Fredrik: I believe so - the result of following the rules of doting the difference of two vectors with itself is equated with the law of cosines for this resulting vector for which the Cauchy-Schwartz inequality follows.

The second proof started with the inner product of the same vector - being two vectors added with one subject to a parameter - set as being greater than or equal to zero, i.e. stating this operation by definition must be positive definite. Then the rules of the inner product operation are carried out and the parameter is solved in terms of the vectors using the obligation that it must be positive definite. once this is substituted back in there is now an expression for how the inner product of these two vectors are positive definite.
---In summary starting with inner of same vector as a sum of two being positive definite, you can arrive at an expression of inner of the two being positive definite.

12. Sep 5, 2014

### D H

Staff Emeritus
That isn't a recipe for learning. It's a recipe for not learning anything.

We teach young children how to compute 3.5*1.4=4.9. We teach slightly older children how to compute √2=1.414213562373... What makes these calculations valid is quite deep, and also quite recent (end of the 19th century). Along with those young children, mathematicians, accountants, scientists, and engineers did quite nicely using the reals for centuries without learning about Dedekind cuts or Cauchy sequences.

Your recipe would require students to learn abstract algebra before they started adding.

The inner product and dot product, yes. The direct product? The only relation is that all three use the word "product".

As far as the relation between the inner product and dot product, the dot product came first. The inner product is a generalization of the concept of the dot product.

The three dimensional vectors, the three dimensional dot product, and the the three dimensional cross product are offshoots from Hamilton's quaternions. Gibbs and Heaviside liked the vectorial part of Hamilton's quaternions but not the quaternions themselves. They developed the concept of vectors as taught in introductory physics in the late 19th century.

Meanwhile, Grassmann developed a very abstract concept that eventually became the basis for vector spaces (and a bunch of other concepts) at about the same time Hamilton was developing his quaternions. Grassmann was perhaps a bit ahead of his time; very few paid much attention to Grassman's work. Clifford did. He unified Hamilton's quaternions and Grassman's algebra into even more abstract concepts. Clifford, too, was a bit ahead of his time.

Later mathematicians finally paid attention to Grassmann's and Clifford's work, and also looked to the Gibbs/Heaviside vectors. All of them were addressing the same base concept. How could this be unified and generalized? That's when the inner product was born.

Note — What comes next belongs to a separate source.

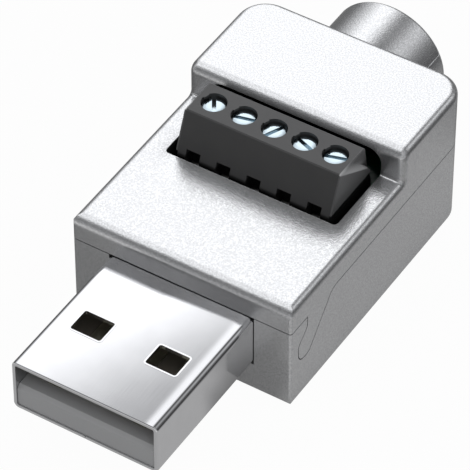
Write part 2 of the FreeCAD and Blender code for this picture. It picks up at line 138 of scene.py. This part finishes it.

The dot product obviously generalizes beyond the Gibbs/Heaviside three dimensional vectors. The inner product generalizes even further. There are inner products that at face value look nothing at all like the three dimensional dot product.

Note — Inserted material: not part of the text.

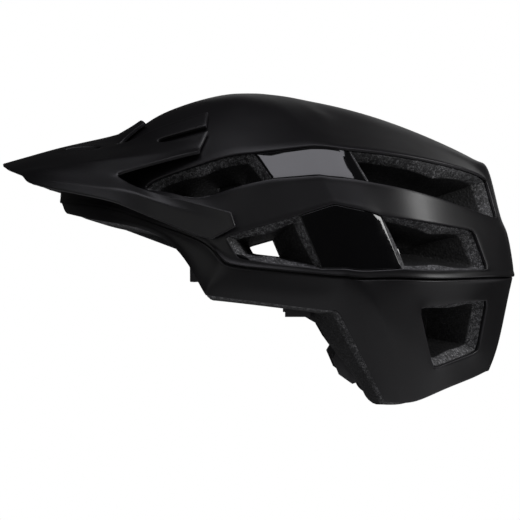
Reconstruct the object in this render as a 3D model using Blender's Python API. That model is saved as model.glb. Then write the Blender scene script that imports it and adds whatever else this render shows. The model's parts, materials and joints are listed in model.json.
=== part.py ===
"""Trail cycling helmet: two-part shell, foam liner, gloss panels, tilting visor, dial headband and straps.

Lengths are in millimetres and turn into metres when a mesh is made.
Front is -X, the wearer's left is -Y, up is +Z. The origin is the middle of the head seat.
"""

import math

import bpy
import numpy as np
from mathutils import Matrix, Vector
from mathutils.bvhtree import BVHTree

MM = 0.001
LEFT, RIGHT = -1, 1
SIDE_NAMES = {LEFT: "left", RIGHT: "right"}

# ---------------------------------------------------------------- control net of the outer surface
# The crest lies on the centre plane. Every other row runs from the centre of the front, round one side,
# to the centre of the rear, with one point per column: (x, distance from the centre plane, z).
LEVEL = 1
LAST = 14
CREST = (
    (-114, 0, 80), (-100, 0, 86), (-87, 0, 95.5), (-69, 0, 102.7), (-54, 0, 107), (-38, 0, 109.8),
    (-22, 0, 111.2), (-5, 0, 109.7), (10, 0, 107), (30, 0, 103), (59, 0, 94.6), (92, 0, 82), (117, 0, 70),
)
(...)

The Gibbs/Heaviside three dimensional vector (and its two dimensional counterpart) are simple enough to be taught to students before they enter college. The more abstract linear algebra requires a lot more sophistication. It isn't taught until after students have learned about those simple vectors, and then have taken multiple introductory calculus classes.

This kind of thing happened time after time in the history of science and mathematics. Different people developed different concepts, and later on yet others saw that these apparently distinct concepts were deeply related. Then science and mathematics instructors tried to make sense of it all and determine how and in which order to teach these concepts to students.

13. Sep 5, 2014

### jeremusic2

Well what you say would make more sense if I were learning direct product before anything else, which I'm not. But in any case just because material has an underlying sequence to it doesn't necessitate having it be learned in a particular conceptual order. And I'm not even asking to know everything about direct product in this context; there are properties of irrational numbers that can still be appreciated in the way it relates to rational numbers, for instance taking the square root of 2 - so your example kind of lacks....

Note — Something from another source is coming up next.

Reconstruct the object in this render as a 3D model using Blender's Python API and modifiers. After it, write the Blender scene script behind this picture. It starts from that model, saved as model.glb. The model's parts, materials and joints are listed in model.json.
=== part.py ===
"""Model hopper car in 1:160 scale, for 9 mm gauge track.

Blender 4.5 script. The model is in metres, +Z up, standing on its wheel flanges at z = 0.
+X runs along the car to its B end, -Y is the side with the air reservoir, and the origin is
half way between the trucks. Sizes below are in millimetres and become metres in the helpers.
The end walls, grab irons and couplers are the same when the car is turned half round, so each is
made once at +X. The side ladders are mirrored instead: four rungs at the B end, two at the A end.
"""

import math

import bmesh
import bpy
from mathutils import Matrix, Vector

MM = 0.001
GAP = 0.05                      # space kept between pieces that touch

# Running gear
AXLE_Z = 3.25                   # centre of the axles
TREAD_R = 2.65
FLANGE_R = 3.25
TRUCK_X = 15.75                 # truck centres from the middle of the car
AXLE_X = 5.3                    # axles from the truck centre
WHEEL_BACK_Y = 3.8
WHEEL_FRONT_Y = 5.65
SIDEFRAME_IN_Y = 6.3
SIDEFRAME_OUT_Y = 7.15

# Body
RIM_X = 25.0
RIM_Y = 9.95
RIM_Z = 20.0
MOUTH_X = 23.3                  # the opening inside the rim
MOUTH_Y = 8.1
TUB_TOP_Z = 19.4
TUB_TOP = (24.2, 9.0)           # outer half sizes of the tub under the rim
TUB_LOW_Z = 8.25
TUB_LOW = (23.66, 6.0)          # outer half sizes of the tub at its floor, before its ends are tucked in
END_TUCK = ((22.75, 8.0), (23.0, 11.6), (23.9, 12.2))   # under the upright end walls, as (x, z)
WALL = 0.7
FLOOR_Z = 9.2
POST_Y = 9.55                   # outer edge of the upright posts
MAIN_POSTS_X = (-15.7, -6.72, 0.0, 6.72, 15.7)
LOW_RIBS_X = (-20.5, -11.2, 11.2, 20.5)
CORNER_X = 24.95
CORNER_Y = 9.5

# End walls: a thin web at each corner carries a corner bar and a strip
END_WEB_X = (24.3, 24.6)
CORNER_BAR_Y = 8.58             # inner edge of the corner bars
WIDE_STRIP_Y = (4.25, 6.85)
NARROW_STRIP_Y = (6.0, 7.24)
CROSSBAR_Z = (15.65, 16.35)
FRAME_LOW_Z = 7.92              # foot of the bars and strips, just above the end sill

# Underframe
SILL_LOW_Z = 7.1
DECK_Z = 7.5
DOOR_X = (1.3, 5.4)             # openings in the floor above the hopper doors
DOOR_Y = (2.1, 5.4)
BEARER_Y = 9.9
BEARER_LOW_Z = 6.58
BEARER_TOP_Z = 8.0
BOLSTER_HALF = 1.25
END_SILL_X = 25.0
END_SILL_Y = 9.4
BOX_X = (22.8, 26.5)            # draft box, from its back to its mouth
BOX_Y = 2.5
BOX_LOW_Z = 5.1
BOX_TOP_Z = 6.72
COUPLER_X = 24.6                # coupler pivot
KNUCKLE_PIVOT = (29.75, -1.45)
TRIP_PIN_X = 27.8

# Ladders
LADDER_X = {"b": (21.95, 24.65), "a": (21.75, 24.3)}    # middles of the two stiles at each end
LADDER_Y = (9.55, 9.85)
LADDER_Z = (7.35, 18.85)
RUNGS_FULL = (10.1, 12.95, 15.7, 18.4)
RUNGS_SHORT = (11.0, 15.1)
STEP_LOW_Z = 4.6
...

But if you're saying direct product has nothing to do with them then fine. I don't know why they would use the same word to describe all three, but it's possible I suppose. But you're being a little presumptious and dramatic if you think I will "unlearn" just because I would have in the back of my mind how a direct product could be related to other products. My motto is as long as I'm being logical I have nothing to fear - so any assumption that would give me the wrong idea would not be for being handed the wrong information. And is it possible for someone to have an understanding of a highly profound mathematical idea without having ever come across it in math? Of course - there are some jazz musicians that I sometimes believe must know a huge set of undiscovered and profound mathematical ideas.

Thanks for the interesting history lesson about dot product and inner product though, I enjoyed it.

Last edited: Sep 5, 2014
14. Sep 6, 2014

### Incnis Mrsi

direct vs tensor

As Fredrik said, one does not speak about direct products in linear algebra. But operation known as the “direct sum” of vector spaces (as well as modules and abelian groups) leads to the direct product of groups (under addition). Hence Ī ignored terminological aberration.

For (different) vectors spaces, direct sum is something like addition. In particular, dimensions of spaces add. Tensor product is something like multiplication. In particular, dimensions of spaces multiply.

Last edited: Sep 6, 2014
15. Sep 6, 2014

### Fredrik

Staff Emeritus
I said that that's what I thought, but Wikipedia says that there's a concept of direct product of modules (and therefore vector spaces), that's different from the concept of direct sum. They're the same when we're dealing with finite collections of vector spaces, but not when we're dealing with infinite collections.

http://en.wikipedia.org/wiki/Direct_product#Direct_product_of_modules

16. Sep 6, 2014

### Incnis Mrsi

Yes, infinitary operations have their traps. That “sum–product” terminology tries to distinguish different types of generalization, but in the same time it becomes confusing (even for us).